# Training a 15-month-old Golden Retriever.



## Florabora22 (Nov 30, 2008)

Aw, congratulations on your new girl. I'm so glad she's getting a second chance with a better home. Sounds like her previous home wasn't so great.

I'm going to let the experts help you out with training, since I'm sure they can explain things a lot better than I ever could. I just wanted to say welcome to the forum and thank you for rescuing your golden.  I hope pictures of her are coming soon!


----------



## kgiff (Jul 21, 2008)

Congratulations. Sounds like you found a wonderful girl. 

Have you considered taking an obedience class with her? It would be a great opportunity to get her out and socialize her and for you to be able to learn some basic training techniques. I've been using clicker training to train my dogs which I really like. Goldens are smart dogs and tend to pick things up really quickly.

Have fun with your new girl!


----------



## cinnamonteal (May 16, 2008)

Thanks for rescuing this poor girl. She sounds like a sweetie.  It also sounds like you're starting from scratch with her. Enrolling her in an obedience class would be an excellent way to learn how to train her, and it's a great bonding experience. 

In the mean time, you can find a lot of training videos on youtube. I'm partial to clicker training for things like sit, down and other tricks. You can learn about it at www.clickertraining.com or search for clicker training on youtube.


----------



## Oaklys Dad (Dec 28, 2005)

Welcome to the forum. Thank you for giving this girl a second chance. I highly recommend the obedience class. They are really helpful even when you know what you are doing. The socialization will also help with the excitement when meeting other dogs and people. Good luck to you and keep us posted.


----------



## BeauShel (May 20, 2007)

Congrats and welcome to the forum,
I dont have any answers except to take an obedience class with your boyfriend and her. It will help the bonding and you can learn some training techniques. Would love to see pictures of her.


----------



## RummysMum (Jan 9, 2009)

You will learn a lot here. Any pictures!!!


----------



## laprincessa (Mar 24, 2008)

One of the things that helped a LOT with Max getting so excited when he saw another dog or a person was walking at the park. The more people he saw, the less it became something new and terribly exciting. And the exercise helped both of us.


----------



## LibertyME (Jan 6, 2007)

Congratulations!! You are so excited and enthusiastic - that is one lucky girl do to have found you!

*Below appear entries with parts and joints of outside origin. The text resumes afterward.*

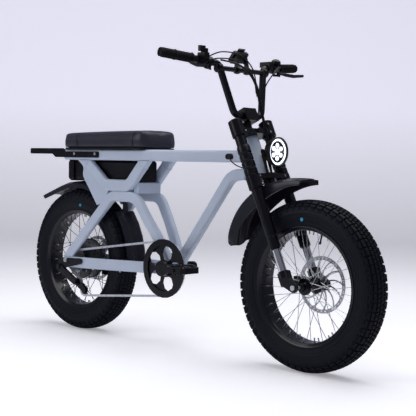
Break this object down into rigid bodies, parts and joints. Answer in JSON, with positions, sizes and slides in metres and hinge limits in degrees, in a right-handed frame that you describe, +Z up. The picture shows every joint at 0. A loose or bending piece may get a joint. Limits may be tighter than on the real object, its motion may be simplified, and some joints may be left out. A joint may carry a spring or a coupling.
{
  "type": "fat tyre electric bicycle",
  "caption": "Electric bicycle with fat tyres, a long bench saddle, a crown suspension fork, a battery under the saddle, a hub motor, chain drive, disc brakes and a rear rack.",
  "frame": {"origin": "on the ground, midway between the wheels, in the centre plane", "axes": "+X forward, +Y to the rider's left, +Z up; steering straight ahead, kickstand down"},
  "size_m": [1.804, 0.731, 1.119],
  "materials": {
    "frame_paint": "satin blue-grey",
    "black_alloy": "satin black",
    "hub_alloy": "black anodised, bright spokes",
    "stanchion_steel": "polished dark",
    "bare_steel": "ground",
    "chain_steel": "oiled",
    "tyre_rubber": "matt",
    "grip_rubber": "matt",
    "saddle_leather": "semi-gloss",
    "guard_plastic": "satin",
    "black_plastic": "matt",
    "lamp_lens": "clear",
    "tail_lens": "translucent red",
    "cable_rubber": "smooth"
  },
  "bodies": {
    "frame": {"front_frame": "frame_paint", "side_frames": "frame_paint", "rear_stays": "frame_paint", "seat_base": "black_alloy", "seat_cushion": "saddle_leather", "battery_case": "black_alloy", "tail_light": "tail_lens", "rear_rack": "black_alloy", "rear_fender": "guard_plastic", "rear_mudguard": "guard_plastic", "derailleur": "black_alloy", "derailleur_cage": "black_alloy", "chain": "chain_steel", "rear_axle": "bare_steel", "rear_caliper": "black_alloy"},
    "steering": {"upper_crown": "black_alloy", "lower_crown": "black_alloy", "fork_tube_right": "black_alloy", "fork_tube_left": "black_alloy", "stem": "black_alloy", "handlebar": "black_alloy", "grip_left": "grip_rubber", "grip_right": "grip_rubber", "display": "black_plastic", "brake_mount_left": "black_alloy", "brake_mount_right": "black_alloy", "shifter_body": "black_plastic", "mode_switch": "black_plastic", "headlight_bracket": "black_alloy", "front_fender": "guard_plastic", "control_cables": "cable_rubber"},
    "fork_lowers": {"stanchion_right": "stanchion_steel", "stanchion_left": "stanchion_steel", "fork_foot_right": "black_alloy", "fork_foot_left": "black_alloy", "front_axle": "bare_steel", "front_caliper": "black_alloy"},
    "front_wheel": {"front_tyre": "tyre_rubber", "front_rim": "black_alloy", "front_hub": "hub_alloy", "front_disc": "bare_steel"},
    "rear_wheel": {"rear_tyre": "tyre_rubber", "rear_rim": "black_alloy", "rear_hub_motor": "hub_alloy", "rear_disc": "bare_steel"},
    "crankset": {"chainring": "black_alloy", "crank_right": "black_alloy", "crank_left": "black_alloy"},
    "cassette": {"cassette": "bare_steel"},
    "jockey_lower": {"jockey_lower": "black_plastic"},
    "jockey_upper": {"jockey_upper": "black_plastic"},
    "pedal_right": {"pedal_right": "black_plastic"},
    "pedal_left": {"pedal_left": "black_plastic"},
    "brake_lever_right": {"brake_lever_right": "black_alloy"},
    "brake_lever_left": {"brake_lever_left": "black_alloy"},
    "throttle": {"throttle_grip": "grip_rubber"},
    "shift_lever": {"shifter_lever": "black_plastic"},
    "headlight": {"headlight_shell": "black_plastic", "headlight_lens": "lamp_lens"},
    "kickstand": {"kickstand": "black_alloy"}
  },
  "joints": [
    {"name": "steering_turn", "type": "hinge", "parent": "frame", "child": "steering", "pos_m": [0.342, 0, 0.75], "axis": [-0.4163, 0, 0.9092], "range_deg": [-45, 45]},
    {"name": "fork_compression", "type": "slide", "parent": "steering", "child": "fork_lowers", "axis": [-0.4163, 0, 0.9092], "range_m": [0, 0.05], "stiffness_N_per_m": 8000, "springref_m": -0.03},
    {"name": "front_wheel_spin", "type": "hinge", "parent": "fork_lowers", "child": "front_wheel", "pos_m": [0.605, 0, 0.297], "axis": [0, 1, 0], "continuous": true},
    {"name": "rear_wheel_spin", "type": "hinge", "parent": "frame", "child": "rear_wheel", "pos_m": [-0.605, 0, 0.297], "axis": [0, 1, 0], "continuous": true},
    {"name": "crank_turn", "type": "hinge", "parent": "frame", "child": "crankset", "pos_m": [-0.046, 0, 0.3065], "axis": [0, 1, 0], "continuous": true, "deforming": ["chain"]},
    {"name": "cassette_turn", "type": "hinge", "parent": "frame", "child": "cassette", "pos_m": [-0.605, -0.068, 0.297], "axis": [0, 1, 0], "continuous": true},
    {"name": "jockey_lower_turn", "type": "hinge", "parent": "frame", "child": "jockey_lower", "pos_m": [-0.52, -0.068, 0.176], "axis": [0, 1, 0], "continuous": true},
    {"name": "jockey_upper_turn", "type": "hinge", "parent": "frame", "child": "jockey_upper", "pos_m": [-0.565, -0.068, 0.205], "axis": [0, 1, 0], "continuous": true},
    {"name": "pedal_right_spin", "type": "hinge", "parent": "crankset", "child": "pedal_right", "pos_m": [0.12348, -0.141, 0.31984], "axis": [0, 1, 0], "continuous": true},
    {"name": "pedal_left_spin", "type": "hinge", "parent": "crankset", "child": "pedal_left", "pos_m": [-0.21548, 0.141, 0.29316], "axis": [0, 1, 0], "continuous": true},
    {"name": "brake_right_squeeze", "type": "hinge", "parent": "steering", "child": "brake_lever_right", "pos_m": [0.281, -0.196, 1.052], "axis": [0.4299, 0, 0.9029], "range_deg": [-14, 0], "stiffness_Nm_per_rad": 1.2, "springref_deg": 5.73},
    {"name": "brake_left_squeeze", "type": "hinge", "parent": "steering", "child": "brake_lever_left", "pos_m": [0.281, 0.196, 1.052], "axis": [0.4299, 0, 0.9029], "range_deg": [0, 14], "stiffness_Nm_per_rad": 1.2, "springref_deg": -5.73},
    {"name": "throttle_twist", "type": "hinge", "parent": "steering", "child": "throttle", "pos_m": [0.23788, -0.266, 1.07735], "axis": [-0.1961, -0.9765, 0.0899], "range_deg": [0, 65], "stiffness_Nm_per_rad": 0.2, "springref_deg": -5.73},
    {"name": "gear_shift", "type": "hinge", "parent": "steering", "child": "shift_lever", "pos_m": [0.267, -0.193, 1.1], "axis": [0, 0, 1], "range_deg": [-30, 30]},
    {"name": "headlight_tilt", "type": "hinge", "parent": "steering", "child": "headlight", "pos_m": [0.387, 0, 0.757], "axis": [0, 1, 0], "range_deg": [-8, 8]},
    {"name": "kickstand_fold", "type": "hinge", "parent": "frame", "child": "kickstand", "pos_m": [-0.565, 0.11, 0.264], "axis": [0, 1, 0], "range_deg": [0, 80]}
  ],
  "couplings": [
    {"joint": "cassette_turn", "follows": "crank_turn", "ratio": 2.8889},
    {"joint": "jockey_lower_turn", "follows": "crank_turn", "ratio": 4.7273},
    {"joint": "jockey_upper_turn", "follows": "crank_turn", "ratio": -4.7273}
  ]
}
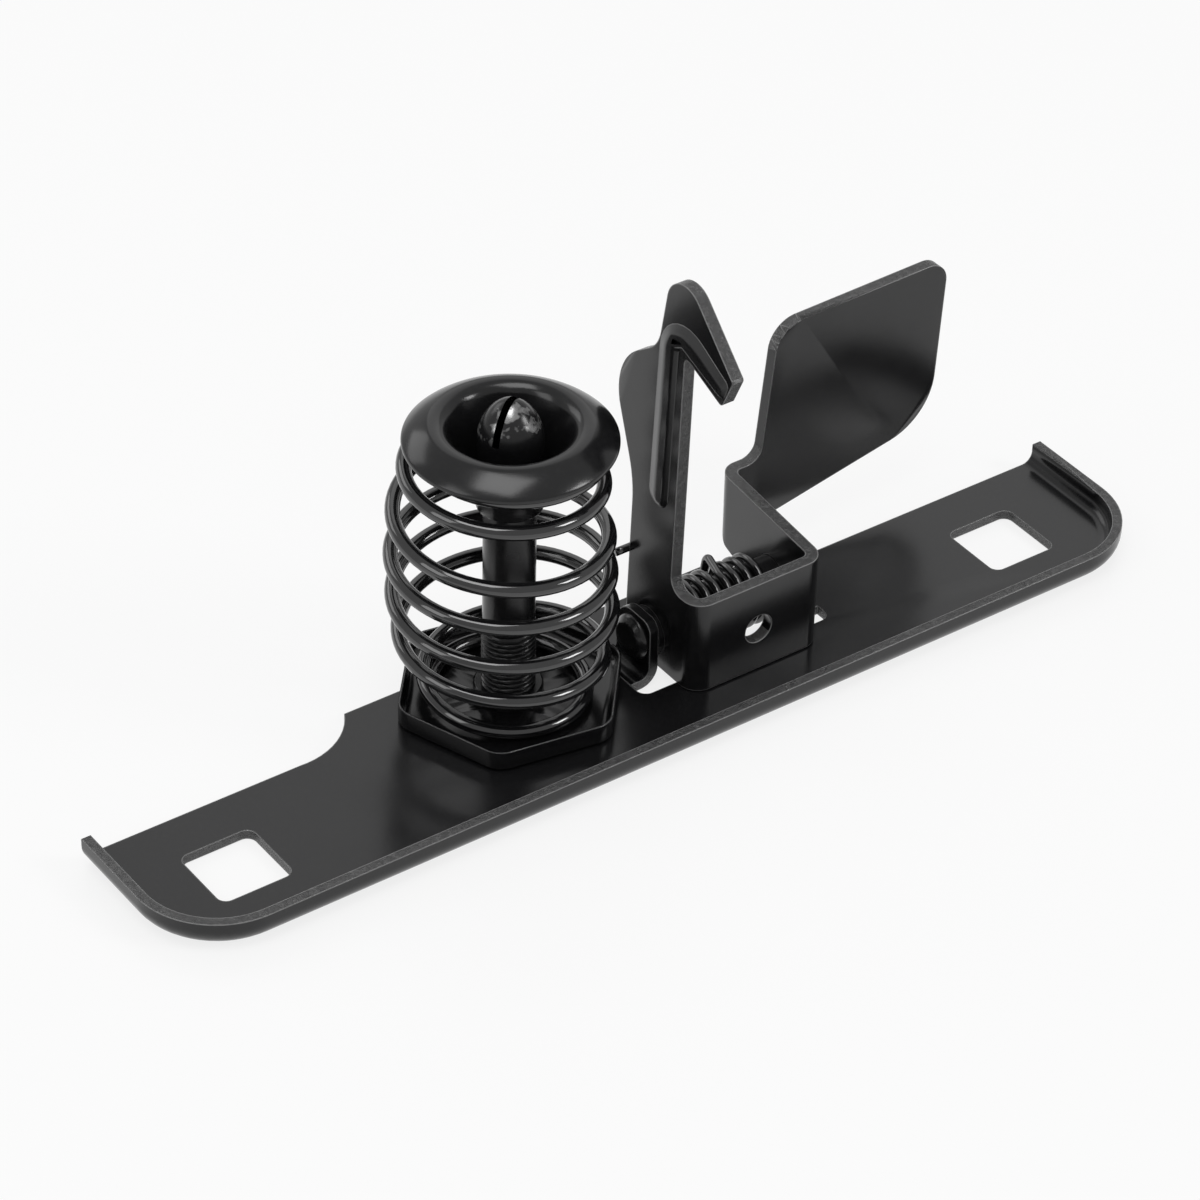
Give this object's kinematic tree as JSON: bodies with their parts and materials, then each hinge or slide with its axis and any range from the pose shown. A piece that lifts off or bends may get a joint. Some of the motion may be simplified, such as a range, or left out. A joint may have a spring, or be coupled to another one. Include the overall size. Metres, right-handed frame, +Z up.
{
  "type": "bonnet latch",
  "caption": "Spring-loaded bonnet latch: a plate with a slotted striker bolt in a barrel spring under a dished cup, and a sprung safety catch with a hook and a thumb paddle.",
  "frame": {"origin": "on the striker bolt's axis, in the plane of the base plate's underside", "axes": "+X along the plate towards the thumb paddle, +Y towards the plate's plain back edge, +Z up the striker bolt"},
  "size_m": [0.2241, 0.0547, 0.0911],
  "materials": {
    "coated_sheet": "gloss black electrophoretic coat",
    "coated_cup": "gloss black coat on smooth pressed sheet",
    "coated_bolt": "black finish on turned steel",
    "coated_wire": "gloss black coat on spring wire",
    "coated_pivot": "black finish on steel tube and rivet"
  },
  "bodies": {
    "base": {"base_plate": "coated_sheet", "spring_seat": "coated_sheet", "threaded_bush": "coated_bolt", "striker_bolt": "coated_bolt", "main_spring": "coated_wire", "pivot_sleeve": "coated_pivot", "pivot_rivet": "coated_pivot"},
    "cup": {"spring_cup": "coated_cup"},
    "catch": {"catch": "coated_sheet", "catch_spring": "coated_wire"}
  },
  "joints": [
    {"name": "cup_slide", "type": "slide", "parent": "base", "child": "cup", "axis": [0, 0, 1], "range_m": [-0.02, 0], "stiffness_N_per_m": 4000, "springref_m": 0.012, "deforming": ["main_spring"]},
    {"name": "catch_hinge", "type": "hinge", "parent": "base", "child": "catch", "pos_m": [0.0449, -0.0052, 0.0092], "axis": [1, 0, 0], "range_deg": [-13, 0], "stiffness_Nm_per_rad": 0.35, "springref_deg": 45.84}
  ]
}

As everyone has said...classes are lots of fun....you can learn a lot from the internet, but some tips and tricks are easiest learned from someone having eyeballs on you!

Patience and practice are going to get you through the hurdles you're facing...


----------



## GoBeyondGreen (Nov 22, 2008)

LOL, the behaviors you are describing sound EXACTLY like what my 16-month old does. We have gone to 5 weeks of classes and she learns really well but I am getting the impression that these are things that are very common with goldens, because they are so EXCITED!!!!!! I have no training expertise whatsoever but what our trainer (at Petsmart) is telling us is that for the leash pulling, plant yourself - basically when they pull make sure that you stand there and the "walk" only continues when the leash is loose. There are some other things like some kind of vocal cue (she has us say "uh-uh" in a very stern voice when she does it. It has helped some, but we are still working on it. For the downs, she is having the same problem - can do it when I lead her down but won't just do it when I say down. Also she normally flips out when people come to our house but now that she is a little more socialized (from classes) I noticed that the last time we had a house full of people she was surprisingly great. So, I think the classes are great even if only for the socialization. Like everyone is saying, there are other ways to learn simple training too, like on YouTube. It sounds like you are a wonderful dog parent and you and your new girl are so lucky to have each other. She will be the joy of your life (or already is!) Just wanted to tell you that it seems like your baby is happy and pretty much a "normal" golden (which is very special!). Good luck, and congratulations!


----------



## lincoln4thoughts (Apr 14, 2009)

Hello everyone! I am so sorry that it has taken me so long to respond! I wasn't receiving any e-mail notifications so I assumed that no one had responded! (Boy was I wrong!) 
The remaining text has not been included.